На тарелку каждому я положила по небольшому кусочку еще горячего мяса (если они голодали уже не один день, то им не следовало сразу есть много жирного) и намазанного паштетом хлеба. А когда я увидела, как тряслась протянутая за хлебом рука месье Дега, я отвернулась, чтобы не расплакаться снова. На лицах у обоих стариков были слёзы.
И только маленькая Луиза, окончательно проснувшись, просто радовалась тому, что ей дали сладкий пирог и леденец.
А в полночь мы дружно спели праздничную песню и вышли на улицу, чтобы полюбоваться звёздами.
Глава 38. Герцог Клермон
Новый год в стенах Эрдена оказался куда менее насыщенным событиями, чем в Валье-де-Браво. Тут не было ни балов-маскарадов, ни фейерверков, ни ярмарок. А весь праздничный ужин свелся к запеченной с яблоками утке и сладкому творожному пирогу. А моими сотрапезниками оказались начальник гарнизона замка граф Бланшар и да пара офицеров, служивших под его началом.
Впрочем, я не был любителем шумных компаний, а спокойной беседы за столом было мне вполне достаточно. И когда офицеры, торопясь поздравить с праздником своих близких, откланялись и удалились, я тоже не был огорчен. Более того, это давало мне возможность обсудить сложившуюся ситуацию с моим главным охранником, который когда-то был лучшим другом моего отца.
— Надеюсь, наши скромные провинциальные развлечения не слишком вас разочаровали? — поинтересовался его сиятельство, когда за столом мы остались одни. — Я слышал, ваша светлость, что вы, в отличие от вашего папеньки, предпочитаете провинции столицу.
— Боюсь, господин граф, — усмехнулся я в ответ, — что хочу я этого или не хочу, но мне придется изменить мои предпочтения. Даже если я буду оправдан и не попаду в тюрьму, полагаю, что его величество не будет в ближайшее время рад привечать меня в Валье-де-Браво.
— Разумеется, вас оправдают, Бернард, — заявил мой собеседник без тени сомнений.

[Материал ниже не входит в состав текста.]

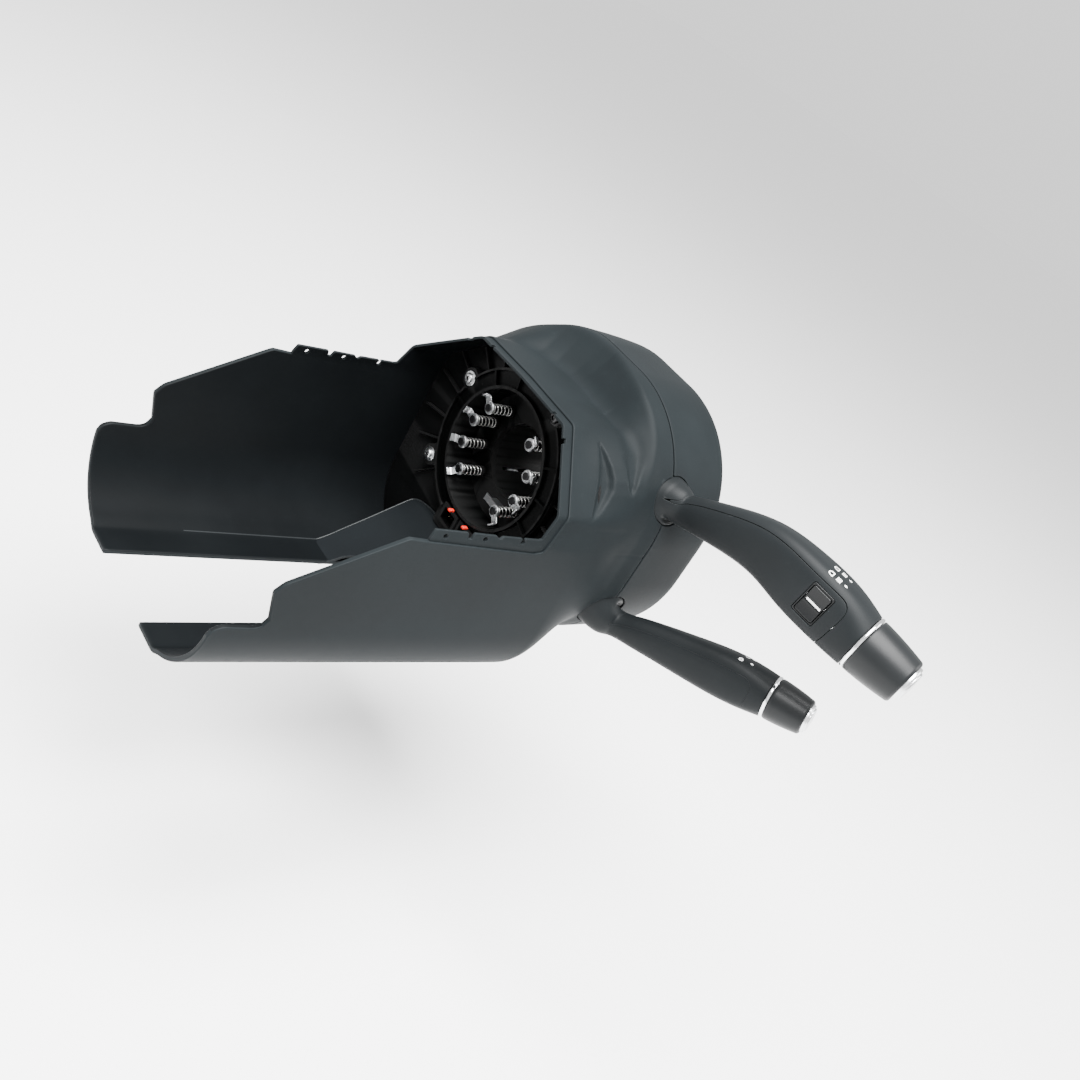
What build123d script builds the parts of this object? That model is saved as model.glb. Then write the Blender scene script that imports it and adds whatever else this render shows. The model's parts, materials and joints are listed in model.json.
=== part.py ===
from build123d import *
import math
import os

os.makedirs("parts", exist_ok=True)

# ---------------------------------------------------------------------------
# Combination stalk switch for a truck steering column.
# Row frame (mm): origin on the column axis, at the seam of the drum.
#   -Y  towards the driver (steering wheel side)     +Y  along the column, away
#   +X  driver's right                               +Z  up
# ---------------------------------------------------------------------------

# drum -----------------------------------------------------------------------
DZ = -6.0            # drum centre lies this far below the column axis
HX, HZ = 93.5, 92.2  # half width and half height of the drum at the seam
R_CORNER = 78.5      # its corner radius: the drum is a very round square
Y_FRONT = -57.0      # front face of the drum
WALL = 3.0           # moulded wall
LIP = 1.2            # how far the clip strip is set in from the outer skin
SEAM = 0.3           # half of the visible seam gap

# lower shroud ---------------------------------------------------------------
Y_TAIL = 265.0       # far end of the two side wings
W_FRONT = 92.0       # half width of the shroud at the drum
W_TAIL = 86.2        # half width at the tail
ZB_FRONT = 108.0     # depth of the shroud below the drum centre, at the drum
ZB_TAIL = 105.0      # the same at the tail
SLOT_X = 29.2        # half width of the open floor slot
SLOT_Y = 98.0        # where the floor slot starts
CLIP_Y = (101.9, 129.2, 156.5)   # clip holes along each top strip
CLIP_Z = 11.6 + DZ
CLIP_R = 2.0

# column and carrier -----------------------------------------------------------
R_COLUMN = 24.0      # bore that slides over the column tube
R_TUBE = 28.0
SCREW_XZ = ((54.0, 30.0 + DZ), (54.0, -30.0 + DZ), (-26.0, 56.0 + DZ), (-26.0, -56.0 + DZ))
R_POSTS = 32.5
POST_DEG = (41, 13, -17, -48, 128, 162, 195, 227)

# stalk pivots -----------------------------------------------------------------
R_PIVOT = 84.0
UP_DEG, UP_Y = 151.5, -4.0
LO_DEG, LO_Y = 205.5, -2.0
BALL_R = 19.0
BALL_GAP = 0.7


def polar(r, deg):
    a = math.radians(deg)
    return r * math.cos(a), r * math.sin(a)


def smooth(t):
    t = max(0.0, min(1.0, t))
    return t * t * (3 - 2 * t)


def drum_radius(deg, inset=0.0):
    """Radius of the drum's outline about its own centre along an angle."""
    a, b, r = HX - inset, HZ - inset, R_CORNER - inset
    c, s = abs(math.cos(math.radians(deg))), abs(math.sin(math.radians(deg)))
    if a * s <= (b - r) * c:
        return a / c
    if b * c <= (a - r) * s:
        return b / s
    m = c * (a - r) + s * (b - r)
    return m + math.sqrt(m * m - (a - r) ** 2 - (b - r) ** 2 + r * r)


def hull_outline(W, zb, inset):
    """Right half of the shroud outline about the drum centre, bottom to top."""
    r = 48.3
    pts = [(0.0, -zb + inset), (50.0, -zb + inset)]
    cx, cz = W - r, -zb + 48.6
    for k in range(1, 15):
        a = math.radians(-75.0 + 75.0 * k / 14)
        pts.append((cx + (r - inset) * math.cos(a), cz + (r - inset) * math.sin(a)))
    pts += [
        (W + 0.8 - inset, 9.0),
        (W - 2.0 - inset, 28.0 - 0.4 * inset),
        (47.2 - 0.5 * inset, 65.5 - inset),
        (0.0, 66.5 - inset),
    ]
    return pts


def hull_radius(deg, W, zb, inset):
    """Distance from the drum centre to the shroud outline along an angle."""
    a = math.radians(deg)
    dx, dz = abs(math.cos(a)), math.sin(a)
    pts = hull_outline(W, zb, inset)
    best = 0.0
    for (x0, z0), (x1, z1) in zip(pts, pts[1:]):
        ex, ez = x1 - x0, z1 - z0
        det = dx * (-ez) - dz * (-ex)
        if abs(det) < 1e-9:
            continue
        t = (x0 * (-ez) - z0 * (-ex)) / det
        u = (dx * z0 - dz * x0) / det
        if t > 0 and -1e-6 <= u <= 1 + 1e-6:
            best = max(best, t)
    return best


def table(x, rows):
    """Piecewise-linear look-up in ((x, value), ...)."""
    if x <= rows[0][0]:
        return rows[0][1]
    for (a, va), (b, vb) in zip(rows, rows[1:]):
        if x <= b:
            return va + (vb - va) * (x - a) / (b - a)
    return rows[-1][1]


# length of the shoulder behind the drum, and how much fuller the hood is there
SHOULDER = ((-35, 40.0), (50, 40.0), (56, 38.0), (62, 24.0), (70, 18.0), (84, 14.0), (122, 14.0), (135, 13.0), (160, 14.0))
FULLER = ((108, 0.0), (124, 2.2), (130, 5.6), (136, 9.0), (142, 10.3), (147, 10.3), (152, 8.6), (157, 5.2), (162, 1.8), (166, 0.0))


def skin_radius(deg, y, inset):
    """Radius of the housing skin about the drum centre at angle deg and depth y."""
    drum = drum_radius(deg, inset) - 2.0 * smooth(y / 12.0)
    f = max(0.0, (y - 49.0) / (Y_TAIL - 49.0))
    W = W_FRONT + (W_TAIL - W_FRONT) * f
    zb = ZB_FRONT + (ZB_TAIL - ZB_FRONT) * f
    hull = hull_radius(deg, W, zb, inset)
    hull += table(deg, FULLER) * (1.0 - smooth((y - 22.0) / 45.0))
    low = smooth((y - 9.0) / 40.0)
    high = smooth((y - 9.0) / table(deg, SHOULDER))
    s = math.sin(math.radians(deg))
    k = smooth((s + 0.35) / 0.5)
    w = low + (high - low) * k
    return drum + (hull - drum) * w


N_SKIN = 30
Y_SKIN = (SEAM, 9.0, 14.0, 19.0, 25.0, 36.0, 49.0, 92.0, Y_TAIL + 0.01)


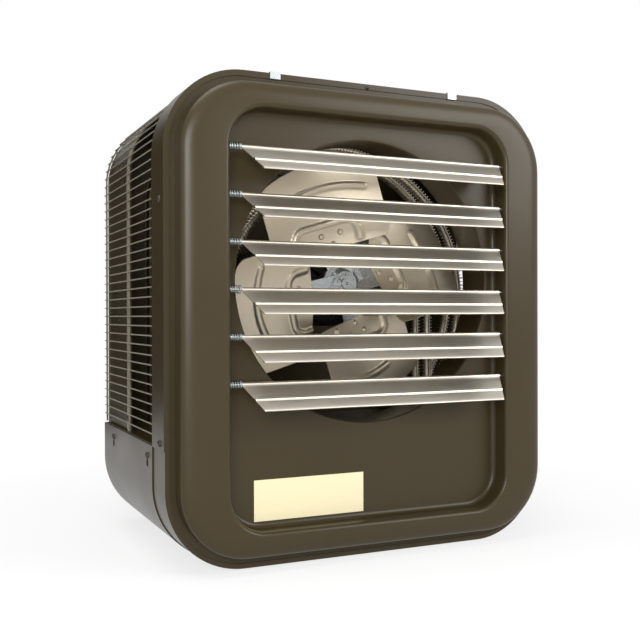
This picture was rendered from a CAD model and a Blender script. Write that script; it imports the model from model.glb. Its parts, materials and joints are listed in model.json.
import json
import math

import bmesh
import bpy
import numpy as np
from bpy.props import FloatProperty, FloatVectorProperty, IntProperty, PointerProperty
from mathutils import Matrix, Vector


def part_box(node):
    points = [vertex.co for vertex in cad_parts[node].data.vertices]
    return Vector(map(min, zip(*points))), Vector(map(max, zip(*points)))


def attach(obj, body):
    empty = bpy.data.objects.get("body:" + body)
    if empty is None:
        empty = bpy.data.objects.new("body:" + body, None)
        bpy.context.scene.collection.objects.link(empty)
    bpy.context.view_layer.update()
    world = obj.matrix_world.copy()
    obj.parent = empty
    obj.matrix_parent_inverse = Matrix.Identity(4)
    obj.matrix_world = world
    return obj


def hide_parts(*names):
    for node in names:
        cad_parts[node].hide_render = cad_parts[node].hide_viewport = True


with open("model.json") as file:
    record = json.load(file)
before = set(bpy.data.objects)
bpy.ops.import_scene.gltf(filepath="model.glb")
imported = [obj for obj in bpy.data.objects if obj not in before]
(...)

На правах друга моего отца он часто обращался ко мне просто по имени. — А что касается запрета на посещение столицы, то это может оказаться даже к лучшему. У вас чудесное поместье, где я сам бывал много раз, и если вы станете уделять ему больше времени, то это непременно принесет свои плоды. К тому же, я слышал, вы собираетесь жениться. И разве не надлежит малышам семьи Клермонов появляться на свет в родовом имении?
Он всегда относился ко мне как к родному сыну и сейчас искренне сожалел, что я попал в замок Эрден под его присмотр. Едва я приехал сюда, он заявил, что предпочел бы встретиться со мной в другом месте. Но он был рад, что его положение может сделать мое пребывание здесь хотя бы чуточку более приятным. И я был ему за это благодарен.
Но когда он заговорил о моей возможной женитьбе, я покачал головой. Я успел достаточно хорошо узнать Жасмин, чтобы понять, что она не из тех, кто захочет довольствоваться ролью жены попавшего в опалу герцога. Она красива, молода, а ее отец может дать за ней хорошее приданое — так с чего бы ей обрекать себя таким браком на пребывание в глуши?
— Уверен, моя невеста захочет найти себе партию получше, — я заявил это безо всякого смущения.